What is the importance of transparency in the stock market?

By PriyaSahu

Transparency in the stock market is crucial for its proper functioning. It ensures fairness, builds investor confidence, and attracts more participants to the market. When the stock market operates transparently, investors can make informed decisions, which helps in the efficient allocation of capital. In this blog, we will discuss why transparency is important for the stock market and how it benefits both investors and the economy.



1. What Does Transparency in the Stock Market Mean?

Transparency in the stock market refers to the openness and clarity with which companies and market participants disclose relevant information. This includes accurate and timely reporting of financial performance, ownership, and any material events that could affect stock prices. Transparency ensures that all investors, regardless of their size or status, have access to the same information, which is essential for a fair and efficient market.

In India, regulatory bodies like the Securities and Exchange Board of India (SEBI) mandate that companies publicly list their financial statements, shareholding patterns, and other relevant data. This helps investors make well-informed decisions, reducing the chances of fraudulent practices or market manipulation.



2. Why is Transparency Important in the Stock Market?

Transparency plays a vital role in the stock market for several key reasons:

  • Building Investor Trust: Transparent practices help build trust among investors. When companies disclose relevant financial information, investors feel more confident about making decisions, knowing they have all the facts.
  • Prevents Market Manipulation: Transparency reduces the opportunities for insiders to manipulate stock prices or engage in fraudulent activities. When information is readily available to everyone, it’s harder for any one player to exploit the market.
  • Ensures Fair Pricing: A transparent stock market ensures that stock prices reflect the true value of the company. Accurate reporting of financials allows investors to make decisions based on real data, leading to better price discovery.
  • Attracts More Investors: Markets that operate transparently are more attractive to domestic and foreign investors. When investors know that the market is regulated and operates openly, they are more likely to invest.
  • Promotes Long-term Investment: Transparent reporting encourages long-term investments. Investors who have access to clear financial data are more likely to take a long-term view, reducing speculation and short-term volatility.

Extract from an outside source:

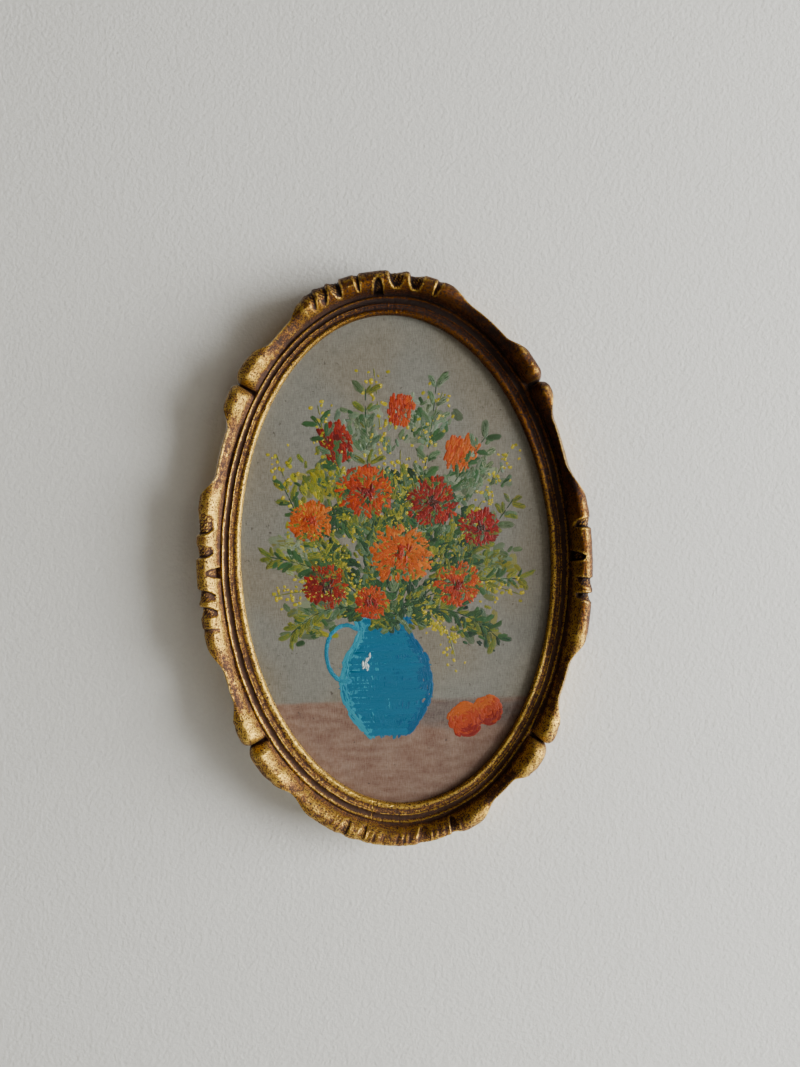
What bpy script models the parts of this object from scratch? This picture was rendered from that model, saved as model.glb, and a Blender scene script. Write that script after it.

3. How is Transparency Enforced in India?

In India, transparency in the stock market is enforced by various regulations and watchdog agencies. The key regulator is the Securities and Exchange Board of India (SEBI), which sets guidelines for financial reporting and corporate governance. Some of the major ways transparency is enforced include:

  • Mandatory Financial Disclosures: Listed companies in India are required to submit their quarterly and annual financial reports. These disclosures include balance sheets, income statements, cash flow statements, and other key financial metrics.
  • Auditing and Compliance: Companies are required to undergo external audits to ensure the accuracy of their financial statements. This adds another layer of transparency and accountability.
  • Insider Trading Regulations: SEBI closely monitors insider trading activities and requires that any material information be made public before insiders can trade on it. This prevents insiders from profiting at the expense of regular investors.
  • Corporate Governance Standards: SEBI mandates that listed companies adhere to specific corporate governance codes, ensuring that there is proper oversight and accountability within organizations.


4. Challenges to Transparency in the Stock Market

Despite the efforts made by regulatory authorities, achieving full transparency in the stock market can be challenging. Some of the major hurdles include:

  • Information Asymmetry: Not all information is available to the public at the same time. Insiders may still have access to non-public information, which can give them an unfair advantage in trading.
  • Complex Financial Instruments: The increasing complexity of financial products, such as derivatives and structured products, can make it difficult for investors to fully understand the risks involved, even with transparent reporting.
  • Corporate Manipulations: Some companies may still attempt to manipulate their financial statements or mislead investors by presenting a distorted picture of their financial health.

5. Conclusion

In conclusion, transparency in the stock market is essential for fostering investor confidence, ensuring fairness, and promoting efficient market operations. While regulatory bodies like SEBI play a significant role in enforcing transparency in India, it is also important for investors to stay informed and vigilant. By understanding how transparency works and its benefits, investors can make smarter, more confident decisions in the stock market.